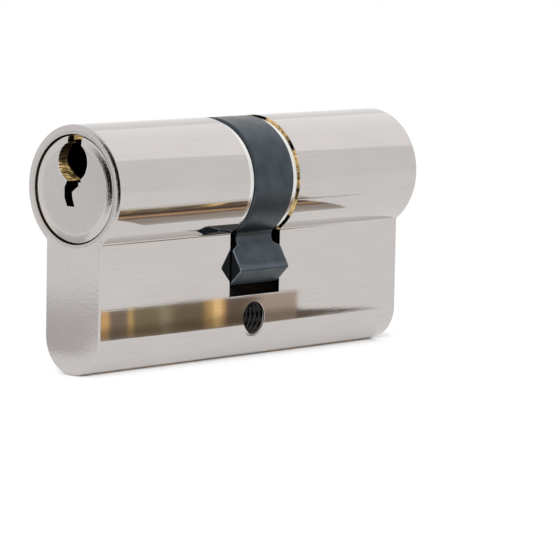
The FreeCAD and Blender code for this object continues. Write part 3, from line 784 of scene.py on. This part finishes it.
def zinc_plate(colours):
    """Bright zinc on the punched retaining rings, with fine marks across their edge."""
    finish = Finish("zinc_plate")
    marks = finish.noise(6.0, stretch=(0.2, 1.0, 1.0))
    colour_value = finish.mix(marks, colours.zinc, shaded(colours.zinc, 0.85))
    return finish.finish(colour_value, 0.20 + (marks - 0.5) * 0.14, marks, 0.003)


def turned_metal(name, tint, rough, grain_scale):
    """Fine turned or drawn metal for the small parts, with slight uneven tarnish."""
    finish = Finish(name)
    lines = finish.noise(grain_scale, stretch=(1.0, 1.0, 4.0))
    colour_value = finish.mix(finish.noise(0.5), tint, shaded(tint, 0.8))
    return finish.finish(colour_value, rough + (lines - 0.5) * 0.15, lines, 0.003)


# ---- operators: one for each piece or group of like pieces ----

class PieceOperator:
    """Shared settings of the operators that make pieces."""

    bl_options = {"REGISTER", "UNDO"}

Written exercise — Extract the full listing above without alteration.

Result —
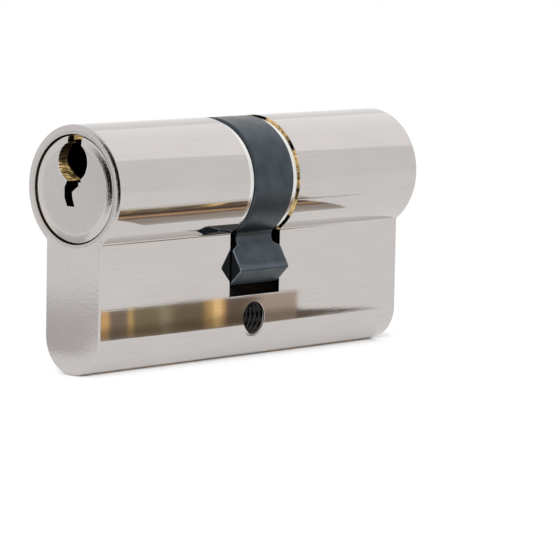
The FreeCAD and Blender code for this object continues. Write part 3, from line 784 of scene.py on. This part finishes it.
def zinc_plate(colours):
    """Bright zinc on the punched retaining rings, with fine marks across their edge."""
    finish = Finish("zinc_plate")
    marks = finish.noise(6.0, stretch=(0.2, 1.0, 1.0))
    colour_value = finish.mix(marks, colours.zinc, shaded(colours.zinc, 0.85))
    return finish.finish(colour_value, 0.20 + (marks - 0.5) * 0.14, marks, 0.003)


def turned_metal(name, tint, rough, grain_scale):
    """Fine turned or drawn metal for the small parts, with slight uneven tarnish."""
    finish = Finish(name)
    lines = finish.noise(grain_scale, stretch=(1.0, 1.0, 4.0))
    colour_value = finish.mix(finish.noise(0.5), tint, shaded(tint, 0.8))
    return finish.finish(colour_value, rough + (lines - 0.5) * 0.15, lines, 0.003)


# ---- operators: one for each piece or group of like pieces ----

class PieceOperator:
    """Shared settings of the operators that make pieces."""

    bl_options = {"REGISTER", "UNDO"}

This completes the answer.